= Data segment =
====

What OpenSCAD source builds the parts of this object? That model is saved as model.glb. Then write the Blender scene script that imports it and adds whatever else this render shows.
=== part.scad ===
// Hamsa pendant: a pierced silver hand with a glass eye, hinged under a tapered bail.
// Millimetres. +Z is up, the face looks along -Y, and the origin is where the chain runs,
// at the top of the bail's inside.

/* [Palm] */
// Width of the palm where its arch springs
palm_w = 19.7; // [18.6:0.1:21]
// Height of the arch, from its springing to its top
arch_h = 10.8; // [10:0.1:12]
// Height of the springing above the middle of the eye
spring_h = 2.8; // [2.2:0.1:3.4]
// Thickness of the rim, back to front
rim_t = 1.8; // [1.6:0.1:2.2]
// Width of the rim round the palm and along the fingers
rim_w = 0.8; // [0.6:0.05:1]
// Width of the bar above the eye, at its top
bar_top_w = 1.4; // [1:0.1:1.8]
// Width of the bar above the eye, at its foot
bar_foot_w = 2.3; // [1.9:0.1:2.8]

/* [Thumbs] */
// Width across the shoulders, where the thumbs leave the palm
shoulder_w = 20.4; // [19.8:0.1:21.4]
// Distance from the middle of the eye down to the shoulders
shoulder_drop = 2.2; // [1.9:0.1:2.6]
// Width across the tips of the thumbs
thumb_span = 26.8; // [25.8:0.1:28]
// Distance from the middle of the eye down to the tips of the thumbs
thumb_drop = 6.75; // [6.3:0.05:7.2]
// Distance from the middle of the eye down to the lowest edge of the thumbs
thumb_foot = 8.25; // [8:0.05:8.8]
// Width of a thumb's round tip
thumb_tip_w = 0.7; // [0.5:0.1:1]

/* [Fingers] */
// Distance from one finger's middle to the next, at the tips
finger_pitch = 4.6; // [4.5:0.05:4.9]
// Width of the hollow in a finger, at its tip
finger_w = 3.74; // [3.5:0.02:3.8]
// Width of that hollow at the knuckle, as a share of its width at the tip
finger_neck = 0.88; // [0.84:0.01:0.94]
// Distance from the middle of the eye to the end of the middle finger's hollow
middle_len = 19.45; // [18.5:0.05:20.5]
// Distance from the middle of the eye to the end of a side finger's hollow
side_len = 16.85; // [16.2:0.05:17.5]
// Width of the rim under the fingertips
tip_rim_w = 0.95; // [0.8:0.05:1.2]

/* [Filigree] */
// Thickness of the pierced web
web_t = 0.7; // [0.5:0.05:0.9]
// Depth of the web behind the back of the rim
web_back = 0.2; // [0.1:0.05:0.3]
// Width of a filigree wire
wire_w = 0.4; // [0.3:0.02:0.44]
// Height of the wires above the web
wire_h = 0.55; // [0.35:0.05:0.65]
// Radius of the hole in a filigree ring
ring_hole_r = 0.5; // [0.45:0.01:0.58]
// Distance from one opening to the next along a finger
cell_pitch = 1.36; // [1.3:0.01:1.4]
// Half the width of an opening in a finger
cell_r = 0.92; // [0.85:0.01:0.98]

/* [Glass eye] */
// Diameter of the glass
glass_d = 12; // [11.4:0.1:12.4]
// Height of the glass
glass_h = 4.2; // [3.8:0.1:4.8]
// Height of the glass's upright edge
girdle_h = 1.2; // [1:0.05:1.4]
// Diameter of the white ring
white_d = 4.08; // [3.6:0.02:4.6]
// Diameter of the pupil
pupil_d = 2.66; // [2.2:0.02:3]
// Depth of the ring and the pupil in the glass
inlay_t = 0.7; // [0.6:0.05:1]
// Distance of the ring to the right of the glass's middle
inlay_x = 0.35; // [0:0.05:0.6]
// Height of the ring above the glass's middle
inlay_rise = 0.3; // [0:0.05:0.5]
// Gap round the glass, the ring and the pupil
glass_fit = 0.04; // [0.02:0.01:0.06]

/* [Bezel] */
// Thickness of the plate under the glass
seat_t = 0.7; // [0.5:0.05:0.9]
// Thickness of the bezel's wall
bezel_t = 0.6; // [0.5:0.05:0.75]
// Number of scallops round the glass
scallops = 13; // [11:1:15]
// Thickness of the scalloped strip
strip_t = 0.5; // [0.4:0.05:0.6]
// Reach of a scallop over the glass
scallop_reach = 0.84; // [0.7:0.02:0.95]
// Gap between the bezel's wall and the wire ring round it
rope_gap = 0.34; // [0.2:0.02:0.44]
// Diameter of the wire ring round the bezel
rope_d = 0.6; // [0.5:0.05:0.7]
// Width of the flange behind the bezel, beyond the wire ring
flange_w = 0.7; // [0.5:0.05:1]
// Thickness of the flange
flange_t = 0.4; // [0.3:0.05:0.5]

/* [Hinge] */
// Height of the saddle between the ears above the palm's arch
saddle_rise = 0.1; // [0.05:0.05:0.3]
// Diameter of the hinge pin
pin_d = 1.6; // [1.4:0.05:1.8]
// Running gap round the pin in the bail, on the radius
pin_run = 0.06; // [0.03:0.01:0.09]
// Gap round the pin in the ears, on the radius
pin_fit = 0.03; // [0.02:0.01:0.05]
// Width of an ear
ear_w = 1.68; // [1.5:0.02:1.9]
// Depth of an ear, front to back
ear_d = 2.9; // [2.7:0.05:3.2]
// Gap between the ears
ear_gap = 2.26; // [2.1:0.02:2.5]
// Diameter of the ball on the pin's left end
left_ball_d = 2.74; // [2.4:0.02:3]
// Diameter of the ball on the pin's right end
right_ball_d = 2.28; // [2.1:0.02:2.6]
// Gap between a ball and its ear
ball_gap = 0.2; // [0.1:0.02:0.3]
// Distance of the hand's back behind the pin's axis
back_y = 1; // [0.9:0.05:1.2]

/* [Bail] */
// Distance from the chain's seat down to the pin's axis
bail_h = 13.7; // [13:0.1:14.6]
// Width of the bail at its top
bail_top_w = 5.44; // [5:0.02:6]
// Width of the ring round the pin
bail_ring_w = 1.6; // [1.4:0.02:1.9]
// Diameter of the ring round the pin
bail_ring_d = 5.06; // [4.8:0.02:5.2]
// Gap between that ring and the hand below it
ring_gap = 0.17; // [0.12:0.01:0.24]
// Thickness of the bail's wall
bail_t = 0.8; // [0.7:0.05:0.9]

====

= Your task =
Print the complete listing again, exactly as it stands.

= Full response =
What OpenSCAD source builds the parts of this object? That model is saved as model.glb. Then write the Blender scene script that imports it and adds whatever else this render shows.
=== part.scad ===
// Hamsa pendant: a pierced silver hand with a glass eye, hinged under a tapered bail.
// Millimetres. +Z is up, the face looks along -Y, and the origin is where the chain runs,
// at the top of the bail's inside.

/* [Palm] */
// Width of the palm where its arch springs
palm_w = 19.7; // [18.6:0.1:21]
// Height of the arch, from its springing to its top
arch_h = 10.8; // [10:0.1:12]
// Height of the springing above the middle of the eye
spring_h = 2.8; // [2.2:0.1:3.4]
// Thickness of the rim, back to front
rim_t = 1.8; // [1.6:0.1:2.2]
// Width of the rim round the palm and along the fingers
rim_w = 0.8; // [0.6:0.05:1]
// Width of the bar above the eye, at its top
bar_top_w = 1.4; // [1:0.1:1.8]
// Width of the bar above the eye, at its foot
bar_foot_w = 2.3; // [1.9:0.1:2.8]

/* [Thumbs] */
// Width across the shoulders, where the thumbs leave the palm
shoulder_w = 20.4; // [19.8:0.1:21.4]
// Distance from the middle of the eye down to the shoulders
shoulder_drop = 2.2; // [1.9:0.1:2.6]
// Width across the tips of the thumbs
thumb_span = 26.8; // [25.8:0.1:28]
// Distance from the middle of the eye down to the tips of the thumbs
thumb_drop = 6.75; // [6.3:0.05:7.2]
// Distance from the middle of the eye down to the lowest edge of the thumbs
thumb_foot = 8.25; // [8:0.05:8.8]
// Width of a thumb's round tip
thumb_tip_w = 0.7; // [0.5:0.1:1]

/* [Fingers] */
// Distance from one finger's middle to the next, at the tips
finger_pitch = 4.6; // [4.5:0.05:4.9]
// Width of the hollow in a finger, at its tip
finger_w = 3.74; // [3.5:0.02:3.8]
// Width of that hollow at the knuckle, as a share of its width at the tip
finger_neck = 0.88; // [0.84:0.01:0.94]
// Distance from the middle of the eye to the end of the middle finger's hollow
middle_len = 19.45; // [18.5:0.05:20.5]
// Distance from the middle of the eye to the end of a side finger's hollow
side_len = 16.85; // [16.2:0.05:17.5]
// Width of the rim under the fingertips
tip_rim_w = 0.95; // [0.8:0.05:1.2]

/* [Filigree] */
// Thickness of the pierced web
web_t = 0.7; // [0.5:0.05:0.9]
// Depth of the web behind the back of the rim
web_back = 0.2; // [0.1:0.05:0.3]
// Width of a filigree wire
wire_w = 0.4; // [0.3:0.02:0.44]
// Height of the wires above the web
wire_h = 0.55; // [0.35:0.05:0.65]
// Radius of the hole in a filigree ring
ring_hole_r = 0.5; // [0.45:0.01:0.58]
// Distance from one opening to the next along a finger
cell_pitch = 1.36; // [1.3:0.01:1.4]
// Half the width of an opening in a finger
cell_r = 0.92; // [0.85:0.01:0.98]

/* [Glass eye] */
// Diameter of the glass
glass_d = 12; // [11.4:0.1:12.4]
// Height of the glass
glass_h = 4.2; // [3.8:0.1:4.8]
// Height of the glass's upright edge
girdle_h = 1.2; // [1:0.05:1.4]
// Diameter of the white ring
white_d = 4.08; // [3.6:0.02:4.6]
// Diameter of the pupil
pupil_d = 2.66; // [2.2:0.02:3]
// Depth of the ring and the pupil in the glass
inlay_t = 0.7; // [0.6:0.05:1]
// Distance of the ring to the right of the glass's middle
inlay_x = 0.35; // [0:0.05:0.6]
// Height of the ring above the glass's middle
inlay_rise = 0.3; // [0:0.05:0.5]
// Gap round the glass, the ring and the pupil
glass_fit = 0.04; // [0.02:0.01:0.06]

/* [Bezel] */
// Thickness of the plate under the glass
seat_t = 0.7; // [0.5:0.05:0.9]
// Thickness of the bezel's wall
bezel_t = 0.6; // [0.5:0.05:0.75]
// Number of scallops round the glass
scallops = 13; // [11:1:15]
// Thickness of the scalloped strip
strip_t = 0.5; // [0.4:0.05:0.6]
// Reach of a scallop over the glass
scallop_reach = 0.84; // [0.7:0.02:0.95]
// Gap between the bezel's wall and the wire ring round it
rope_gap = 0.34; // [0.2:0.02:0.44]
// Diameter of the wire ring round the bezel
rope_d = 0.6; // [0.5:0.05:0.7]
// Width of the flange behind the bezel, beyond the wire ring
flange_w = 0.7; // [0.5:0.05:1]
// Thickness of the flange
flange_t = 0.4; // [0.3:0.05:0.5]

/* [Hinge] */
// Height of the saddle between the ears above the palm's arch
saddle_rise = 0.1; // [0.05:0.05:0.3]
// Diameter of the hinge pin
pin_d = 1.6; // [1.4:0.05:1.8]
// Running gap round the pin in the bail, on the radius
pin_run = 0.06; // [0.03:0.01:0.09]
// Gap round the pin in the ears, on the radius
pin_fit = 0.03; // [0.02:0.01:0.05]
// Width of an ear
ear_w = 1.68; // [1.5:0.02:1.9]
// Depth of an ear, front to back
ear_d = 2.9; // [2.7:0.05:3.2]
// Gap between the ears
ear_gap = 2.26; // [2.1:0.02:2.5]
// Diameter of the ball on the pin's left end
left_ball_d = 2.74; // [2.4:0.02:3]
// Diameter of the ball on the pin's right end
right_ball_d = 2.28; // [2.1:0.02:2.6]
// Gap between a ball and its ear
ball_gap = 0.2; // [0.1:0.02:0.3]
// Distance of the hand's back behind the pin's axis
back_y = 1; // [0.9:0.05:1.2]

/* [Bail] */
// Distance from the chain's seat down to the pin's axis
bail_h = 13.7; // [13:0.1:14.6]
// Width of the bail at its top
bail_top_w = 5.44; // [5:0.02:6]
// Width of the ring round the pin
bail_ring_w = 1.6; // [1.4:0.02:1.9]
// Diameter of the ring round the pin
bail_ring_d = 5.06; // [4.8:0.02:5.2]
// Gap between that ring and the hand below it
ring_gap = 0.17; // [0.12:0.01:0.24]
// Thickness of the bail's wall
bail_t = 0.8; // [0.7:0.05:0.9]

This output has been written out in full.